His teammate Heidfeld coped well with the pressure exerted by Heinz-Harald Frentzen late in the race, and he looked to be a different driver from the tentative and rather haunted figure that escaped from the Prost team at the end of last year, and no wonder his post race comments were upbeat. "This one race has wiped away the memories of my 2000 season," Heidfeld exclaimed. There were plenty of smiles in the Sauber garage after the race, and the question now is whether they can develop the car enough to keep the points coming over the season.

By far the happiest 'new boy' in Melbourne was Australia's own Paul Stoddart. Prior to arriving for the first race of the season, the Minardi team had completed only 50 kilometres of pre-season testing with one chassis, and many of their engines could run only limited mileage, a problem that is set to continue until they can manufacture more components to fix it.
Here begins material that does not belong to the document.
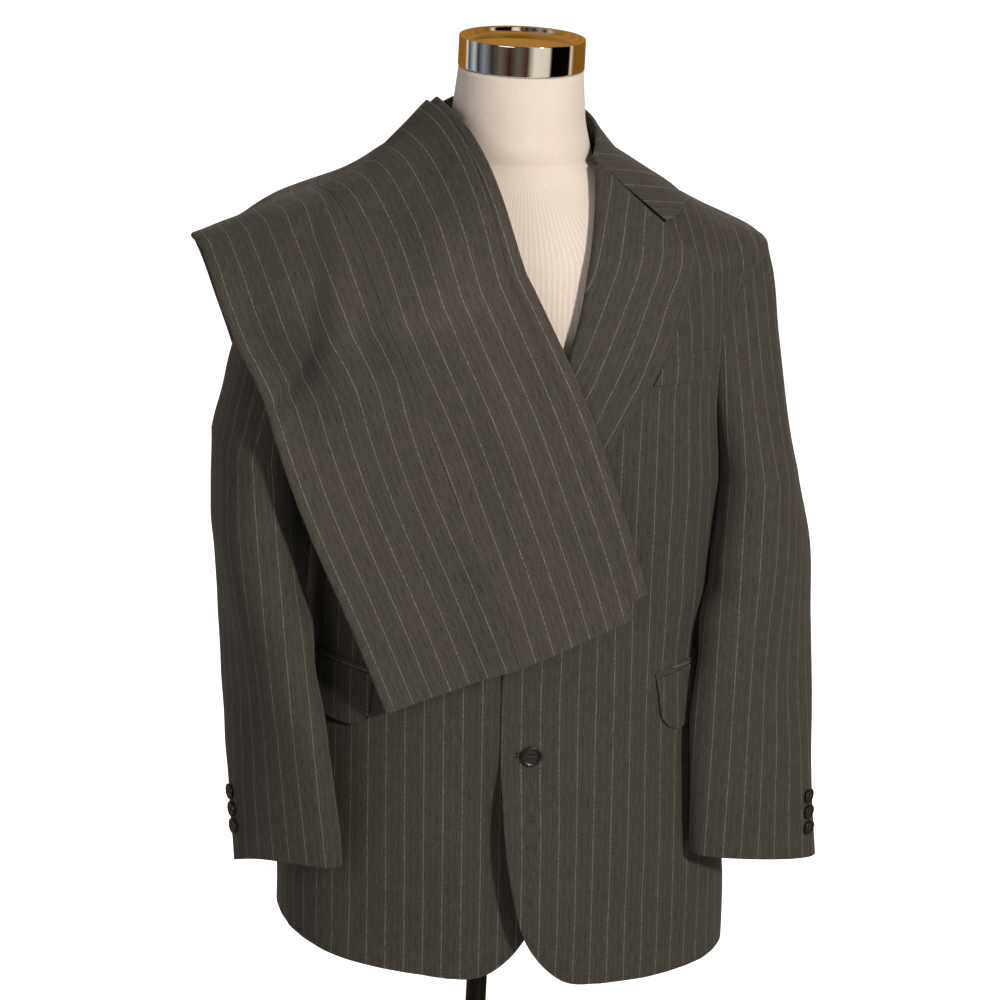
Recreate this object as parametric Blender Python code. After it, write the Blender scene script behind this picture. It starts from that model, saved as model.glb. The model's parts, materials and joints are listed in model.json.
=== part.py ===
"""A single-breasted, two-button suit on a limbless dress form.

The jacket is worn by the form, and the trousers are folded leg on leg and hung over the
wearer's right shoulder.  Metres, +Z up.  The front faces -Y, the wearer's left is +X, and the
origin is on the floor under the middle of the stand's base.

The jacket's trunk is a stack of level rings.  A place on it is (u, z): z is the height, and u runs
by arc length from 0 at centre front through +-0.5 at the side or shoulder ridge to +-1 at centre
back, positive on the wearer's left.  Panels are patches in (u, z), so what lies on a panel is
made from the same places, moved out.
"""

import math

import bpy
import numpy as np
from mathutils.bvhtree import BVHTree

# ---------------------------------------------------------------- driving sizes
WALL = 0.0020  # one ply of worsted with its interlining
LAPEL_WALL = 0.0024  # lapel and collar are two plies
SEAM = 0.0003  # clear gap where two pieces are sewn
LAP = 0.0028  # how far the left front stands off where it laps the right one
LAP_ON_LAPEL = 0.0056  # and how much more where the right lapel starts between them
NECK_POINT_Z = 1.352  # where the shoulder seam meets the collar
SHOULDER_POINT_Z = 1.272  # where the shoulder seam meets the armhole
HEM_Z = 0.563
SWING = 0.0244  # sideways lean of the hanging jacket, as a slope
TILT = 0.07  # how far the wearer's left hangs lower, as a slope
SIDE_SEAM_U = 0.430
BACK_SEAM_U = 0.600


def table(columns, *rows):
    """Rows of numbers under named columns."""
    return dict(zip(columns.split(), np.array(rows, float).T))


def read(rows, name, at):
    """A named column, read along the table's first column as a smooth curve through its rows."""
    keys = next(iter(rows.values()))
    values = rows[name]
    slopes = np.gradient(values, keys)
    at = np.clip(np.asarray(at, float), keys[0], keys[-1])
    i = np.clip(np.searchsorted(keys, at) - 1, 0, len(keys) - 2)
    span = keys[i + 1] - keys[i]
    t = (at - keys[i]) / span
    start = (1 + 2 * t) * (1 - t) ** 2 * values[i] + t * (1 - t) ** 2 * span * slopes[i]
    end = t * t * (3 - 2 * t) * values[i + 1] + t * t * (t - 1) * span * slopes[i + 1]
    return start + end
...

The irrepressible Australian, though, even managed to but a positive spin on this dilemma when he spoke to the press on Friday afternoon. "Engines are not an issue for us. I can't stop them blowing up, but we have more to put in if they do." Even McLaren team boss Ron Dennis, sitting beside Stoddart, had to smile at such welcome F1 enthusiasm.

In the race Tarso Marques did indeed succumb to an engine related problem, but Fernado Alonso made it to the finish, albeit two laps down. Alonso showed enough in Australia to suggest that Minardi will once again play their part in developing a new major talent for Formula One.

So although there were some impressive performances from the new combinations on show for the first time at Albert Park, this race again was a demonstration of the strength in depth of the established Ferrari team in partnership with Bridgestone. Their cars were consistently the fastest throughout the race weekend and both made it to the finishing line, which is now becoming a Ferrari habit.

All the rest, including the McLaren team, have a lot of catching up to do.